__Work instructions__
Present the following data again exactly as it is shown.

** Begin Given material **

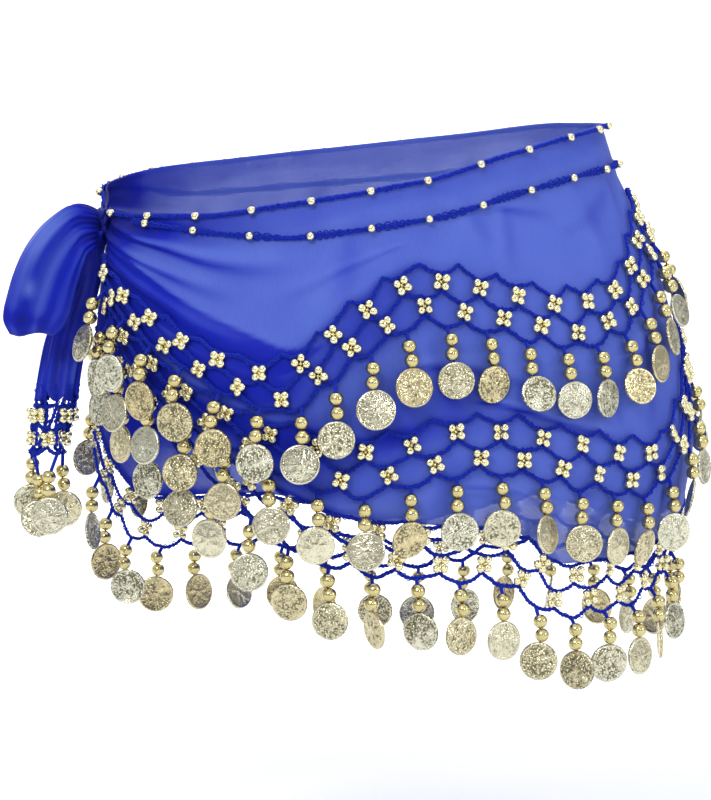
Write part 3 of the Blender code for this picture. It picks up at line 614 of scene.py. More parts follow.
class HipBand(Band):
    """A net band round the hips."""

    def __init__(self, letter, side):
        self.letter = letter
        self.rows = BANDS[letter]
        self.out = CORD_OUT[letter]
        self.repeats = REPEATS[letter][side]
        self.halves = np.arange(2 * self.repeats + 1)
        fine = np.linspace(*NET_STRETCH[side], 2001)
        way = way_along(hip(fine, line_height(self.rows, fine), 0.0))
        self.angles = np.interp(np.linspace(0, way[-1], len(self.halves)), way, fine)

    def angle(self, p):
        return np.interp(p, self.halves, self.angles)

    def height(self, p, offset):
        """Slow sines of the place make the net hang unevenly, nearly alike on each line."""
        angle, phase = self.angle(p), ord(self.letter)
        uneven = UNEVEN * (np.sin(1.9 * p + 0.09 * offset + phase)
                           + 0.7 * np.sin(4.3 * p + 0.13 * offset + 2 * phase))
        return line_height(self.rows, angle) + (offset + uneven) * spacing(angle)

    def point(self, p, offset, out):
        return cloth(self.angle(p), self.height(p, offset), self.out + out)

    def scale(self, p):
        return spacing(self.angle(p))

    def cord(self, p, offset):
        return laid_cord(self.angle(p), self.height(p, offset), self.out)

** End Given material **

__Output__
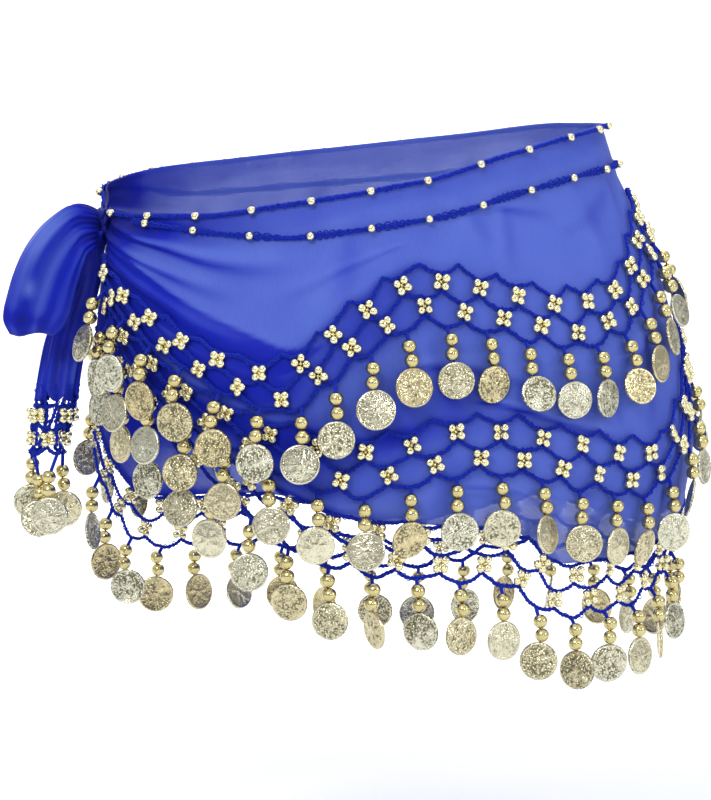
Write part 3 of the Blender code for this picture. It picks up at line 614 of scene.py. More parts follow.
class HipBand(Band):
    """A net band round the hips."""

    def __init__(self, letter, side):
        self.letter = letter
        self.rows = BANDS[letter]
        self.out = CORD_OUT[letter]
        self.repeats = REPEATS[letter][side]
        self.halves = np.arange(2 * self.repeats + 1)
        fine = np.linspace(*NET_STRETCH[side], 2001)
        way = way_along(hip(fine, line_height(self.rows, fine), 0.0))
        self.angles = np.interp(np.linspace(0, way[-1], len(self.halves)), way, fine)

    def angle(self, p):
        return np.interp(p, self.halves, self.angles)

    def height(self, p, offset):
        """Slow sines of the place make the net hang unevenly, nearly alike on each line."""
        angle, phase = self.angle(p), ord(self.letter)
        uneven = UNEVEN * (np.sin(1.9 * p + 0.09 * offset + phase)
                           + 0.7 * np.sin(4.3 * p + 0.13 * offset + 2 * phase))
        return line_height(self.rows, angle) + (offset + uneven) * spacing(angle)

    def point(self, p, offset, out):
        return cloth(self.angle(p), self.height(p, offset), self.out + out)

    def scale(self, p):
        return spacing(self.angle(p))

    def cord(self, p, offset):
        return laid_cord(self.angle(p), self.height(p, offset), self.out)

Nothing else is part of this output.